THE TASK:
Please give the count of lines holding the string "Metres" and nothing besides.

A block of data
═══

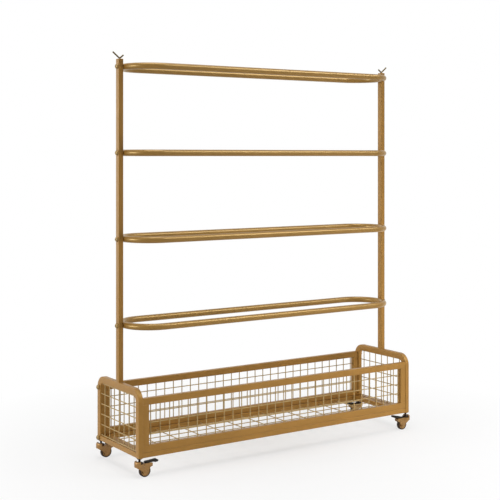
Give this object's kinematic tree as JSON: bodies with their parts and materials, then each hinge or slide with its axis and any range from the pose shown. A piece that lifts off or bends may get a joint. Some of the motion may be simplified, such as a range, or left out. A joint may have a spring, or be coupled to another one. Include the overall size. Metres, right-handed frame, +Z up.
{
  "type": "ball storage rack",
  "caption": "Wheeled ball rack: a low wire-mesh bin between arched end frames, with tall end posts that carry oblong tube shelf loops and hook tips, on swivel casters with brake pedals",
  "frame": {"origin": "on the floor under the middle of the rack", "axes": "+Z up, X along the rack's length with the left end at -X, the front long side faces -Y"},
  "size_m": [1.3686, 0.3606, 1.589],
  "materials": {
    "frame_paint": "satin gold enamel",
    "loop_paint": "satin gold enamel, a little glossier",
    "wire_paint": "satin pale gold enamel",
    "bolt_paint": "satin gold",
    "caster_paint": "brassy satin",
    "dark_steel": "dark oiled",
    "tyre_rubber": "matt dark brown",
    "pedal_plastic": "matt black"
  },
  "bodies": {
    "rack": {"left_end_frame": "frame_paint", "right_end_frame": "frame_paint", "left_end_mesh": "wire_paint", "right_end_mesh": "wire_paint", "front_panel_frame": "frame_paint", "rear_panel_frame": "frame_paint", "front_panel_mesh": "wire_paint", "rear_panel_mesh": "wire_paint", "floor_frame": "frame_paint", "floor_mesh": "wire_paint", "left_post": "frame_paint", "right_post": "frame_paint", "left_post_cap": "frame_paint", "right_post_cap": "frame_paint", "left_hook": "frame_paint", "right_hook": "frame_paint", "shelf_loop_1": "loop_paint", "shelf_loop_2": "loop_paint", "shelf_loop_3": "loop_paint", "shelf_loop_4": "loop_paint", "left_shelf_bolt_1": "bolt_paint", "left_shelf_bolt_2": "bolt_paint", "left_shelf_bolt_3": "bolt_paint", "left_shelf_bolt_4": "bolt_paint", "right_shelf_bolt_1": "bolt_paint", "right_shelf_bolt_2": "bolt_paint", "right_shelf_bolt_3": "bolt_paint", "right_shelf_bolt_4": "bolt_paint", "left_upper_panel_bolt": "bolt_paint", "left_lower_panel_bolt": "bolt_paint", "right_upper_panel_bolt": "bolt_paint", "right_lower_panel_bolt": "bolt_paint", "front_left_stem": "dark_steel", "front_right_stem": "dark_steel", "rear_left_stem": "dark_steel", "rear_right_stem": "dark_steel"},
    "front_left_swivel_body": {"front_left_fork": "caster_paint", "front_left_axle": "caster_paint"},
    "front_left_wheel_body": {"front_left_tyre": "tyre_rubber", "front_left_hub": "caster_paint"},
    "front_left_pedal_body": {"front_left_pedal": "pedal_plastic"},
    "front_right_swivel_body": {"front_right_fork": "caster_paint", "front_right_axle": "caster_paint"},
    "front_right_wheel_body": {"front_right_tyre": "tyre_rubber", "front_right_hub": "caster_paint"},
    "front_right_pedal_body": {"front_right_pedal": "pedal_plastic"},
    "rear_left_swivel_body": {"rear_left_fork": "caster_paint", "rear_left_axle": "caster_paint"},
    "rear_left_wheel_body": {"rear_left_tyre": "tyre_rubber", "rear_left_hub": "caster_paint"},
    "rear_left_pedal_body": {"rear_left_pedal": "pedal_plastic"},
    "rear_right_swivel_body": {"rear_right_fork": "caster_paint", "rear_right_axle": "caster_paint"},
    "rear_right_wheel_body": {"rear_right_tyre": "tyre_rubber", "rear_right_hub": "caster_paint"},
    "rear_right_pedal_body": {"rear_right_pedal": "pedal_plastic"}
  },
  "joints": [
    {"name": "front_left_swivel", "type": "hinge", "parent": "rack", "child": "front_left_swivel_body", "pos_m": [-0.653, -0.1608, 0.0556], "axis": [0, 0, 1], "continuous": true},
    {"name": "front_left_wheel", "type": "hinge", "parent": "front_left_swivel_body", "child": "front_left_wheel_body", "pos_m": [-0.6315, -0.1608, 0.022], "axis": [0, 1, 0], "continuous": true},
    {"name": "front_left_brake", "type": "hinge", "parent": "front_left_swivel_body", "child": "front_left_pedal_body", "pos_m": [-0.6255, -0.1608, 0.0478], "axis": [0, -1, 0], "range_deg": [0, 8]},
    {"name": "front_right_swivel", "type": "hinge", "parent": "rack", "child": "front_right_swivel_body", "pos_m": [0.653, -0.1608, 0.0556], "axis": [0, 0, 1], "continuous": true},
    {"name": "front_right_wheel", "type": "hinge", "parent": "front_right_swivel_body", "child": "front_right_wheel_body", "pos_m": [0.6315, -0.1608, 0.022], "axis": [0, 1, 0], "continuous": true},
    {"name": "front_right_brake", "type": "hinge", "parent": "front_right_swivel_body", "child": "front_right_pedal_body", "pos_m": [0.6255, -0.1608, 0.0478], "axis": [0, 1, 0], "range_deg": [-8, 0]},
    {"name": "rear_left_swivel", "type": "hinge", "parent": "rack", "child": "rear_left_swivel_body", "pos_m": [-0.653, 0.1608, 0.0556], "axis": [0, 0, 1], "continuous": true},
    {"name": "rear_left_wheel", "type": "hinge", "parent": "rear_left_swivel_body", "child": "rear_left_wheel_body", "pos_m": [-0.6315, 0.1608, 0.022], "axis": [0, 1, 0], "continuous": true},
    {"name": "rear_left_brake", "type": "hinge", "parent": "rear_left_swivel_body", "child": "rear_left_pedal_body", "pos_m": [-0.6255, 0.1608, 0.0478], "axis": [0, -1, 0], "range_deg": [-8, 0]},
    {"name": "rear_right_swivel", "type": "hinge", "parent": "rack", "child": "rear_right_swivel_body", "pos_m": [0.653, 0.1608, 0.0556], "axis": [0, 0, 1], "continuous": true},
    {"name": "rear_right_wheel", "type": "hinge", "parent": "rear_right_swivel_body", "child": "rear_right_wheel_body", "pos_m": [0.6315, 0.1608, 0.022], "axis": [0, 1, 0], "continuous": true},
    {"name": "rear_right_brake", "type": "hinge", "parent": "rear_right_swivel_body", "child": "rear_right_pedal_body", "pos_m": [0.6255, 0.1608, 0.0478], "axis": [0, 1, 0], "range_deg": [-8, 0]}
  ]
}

═══

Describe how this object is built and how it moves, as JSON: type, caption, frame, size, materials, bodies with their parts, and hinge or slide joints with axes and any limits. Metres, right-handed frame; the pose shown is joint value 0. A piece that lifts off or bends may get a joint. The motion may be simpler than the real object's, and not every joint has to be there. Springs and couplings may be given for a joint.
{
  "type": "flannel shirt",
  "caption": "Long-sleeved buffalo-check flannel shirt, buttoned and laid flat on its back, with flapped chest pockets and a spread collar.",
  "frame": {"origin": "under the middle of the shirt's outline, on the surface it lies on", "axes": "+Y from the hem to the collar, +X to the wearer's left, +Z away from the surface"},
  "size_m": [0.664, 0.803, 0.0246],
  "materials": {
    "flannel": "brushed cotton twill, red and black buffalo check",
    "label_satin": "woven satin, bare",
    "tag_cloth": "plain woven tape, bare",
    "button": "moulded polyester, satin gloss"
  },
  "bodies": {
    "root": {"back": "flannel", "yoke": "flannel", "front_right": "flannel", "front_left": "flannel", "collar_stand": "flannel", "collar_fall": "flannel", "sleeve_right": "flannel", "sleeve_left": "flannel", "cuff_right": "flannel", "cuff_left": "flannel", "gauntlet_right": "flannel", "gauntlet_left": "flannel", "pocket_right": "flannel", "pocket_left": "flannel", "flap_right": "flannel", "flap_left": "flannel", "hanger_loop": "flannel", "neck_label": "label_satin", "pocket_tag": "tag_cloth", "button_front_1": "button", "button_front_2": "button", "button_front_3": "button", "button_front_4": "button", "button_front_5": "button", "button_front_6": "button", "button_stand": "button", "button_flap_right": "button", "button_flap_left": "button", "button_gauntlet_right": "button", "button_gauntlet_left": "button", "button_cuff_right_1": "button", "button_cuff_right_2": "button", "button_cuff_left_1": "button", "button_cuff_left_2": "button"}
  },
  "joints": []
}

═══

TASK RESULT:
2